> _PROVIDED DATA_:

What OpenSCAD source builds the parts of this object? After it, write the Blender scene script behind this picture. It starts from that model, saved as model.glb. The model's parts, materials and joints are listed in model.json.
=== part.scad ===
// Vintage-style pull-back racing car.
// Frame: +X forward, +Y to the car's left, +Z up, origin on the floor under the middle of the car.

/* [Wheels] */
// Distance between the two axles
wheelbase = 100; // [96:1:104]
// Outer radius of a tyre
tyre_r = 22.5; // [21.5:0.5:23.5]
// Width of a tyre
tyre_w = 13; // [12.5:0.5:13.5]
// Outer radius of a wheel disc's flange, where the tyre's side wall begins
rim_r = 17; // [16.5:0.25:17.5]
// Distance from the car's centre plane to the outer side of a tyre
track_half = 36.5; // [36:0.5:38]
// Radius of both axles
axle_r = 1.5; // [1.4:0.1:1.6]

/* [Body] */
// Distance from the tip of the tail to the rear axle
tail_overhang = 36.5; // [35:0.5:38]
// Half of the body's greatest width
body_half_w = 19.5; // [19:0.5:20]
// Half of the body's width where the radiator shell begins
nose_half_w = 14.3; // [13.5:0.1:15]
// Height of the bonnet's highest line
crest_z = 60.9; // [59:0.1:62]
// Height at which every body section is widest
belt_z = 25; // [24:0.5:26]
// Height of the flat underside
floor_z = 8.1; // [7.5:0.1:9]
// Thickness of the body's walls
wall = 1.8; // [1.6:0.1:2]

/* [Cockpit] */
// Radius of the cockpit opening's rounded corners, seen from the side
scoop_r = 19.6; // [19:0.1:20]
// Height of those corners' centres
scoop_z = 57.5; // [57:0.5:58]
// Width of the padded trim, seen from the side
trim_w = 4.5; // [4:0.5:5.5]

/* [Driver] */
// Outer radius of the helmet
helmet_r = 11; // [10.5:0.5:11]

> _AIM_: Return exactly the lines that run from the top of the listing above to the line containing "of the car.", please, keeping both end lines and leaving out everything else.

> _WORKED SOLUTION_:
What OpenSCAD source builds the parts of this object? After it, write the Blender scene script behind this picture. It starts from that model, saved as model.glb. The model's parts, materials and joints are listed in model.json.
=== part.scad ===
// Vintage-style pull-back racing car.
// Frame: +X forward, +Y to the car's left, +Z up, origin on the floor under the middle of the car.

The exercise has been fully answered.